By finding ways that female power can be other-with, rather than Othered-by male power, then there can be a powerful voice that cuts into the roots, and places at the roots of our research work this multisensory way of being. In finding a research positionality that is grandmotherly, still deeply embedded in the tacit maternal knowing but no longer needing to be absorbed by the labours of actual gestating, birthing, feeding, and caring, I feel at a start of potentially grasping something that has epistemic congruence to the phenomena that practitioner researchers focus on, and something that builds on an ontology of the body.
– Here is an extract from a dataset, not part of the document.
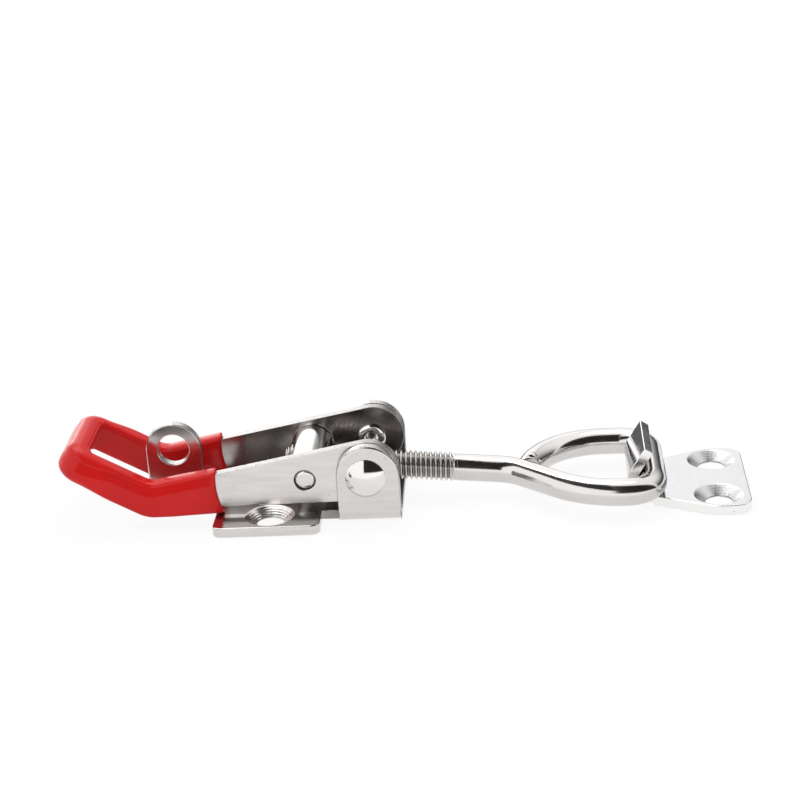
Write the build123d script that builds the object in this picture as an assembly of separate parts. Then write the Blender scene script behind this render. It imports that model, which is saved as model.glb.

We have to research in the way we work, one aspect of which is being multisensory, for the research endeavour to be congruent and therefore robust. It is the multisensory connection between Val and Graham that makes the decision to put Viking to sleep sound, without minimising the pain of loss. That connection between fe- and -male has to be at the level of other-with. In the extract that set me on this researcher reflection, Val could easily go down the Othered-by route when she is touched by Graham. (In the educator post this month, I start to disentangle the connection between touch and reproduction, such as the expectation of touch being sexualised). The fiction tells me that when female power is held as other-with male power, then the focus (Viking) can be seen in the context that is most appropriate (Val’s lap), not discomforted into a place that is more comfortable for the man (moving to the examination table) and so Othered-by expected norms of the manstream.
Phew, not sure, small and hardy band of researchers, if you are still with me! I hope this rather dense post has helped show a process of illuminating multisensory research, as well as sharing something of what I am still uncovering in my own understanding and self-growth as a practitioner researcher.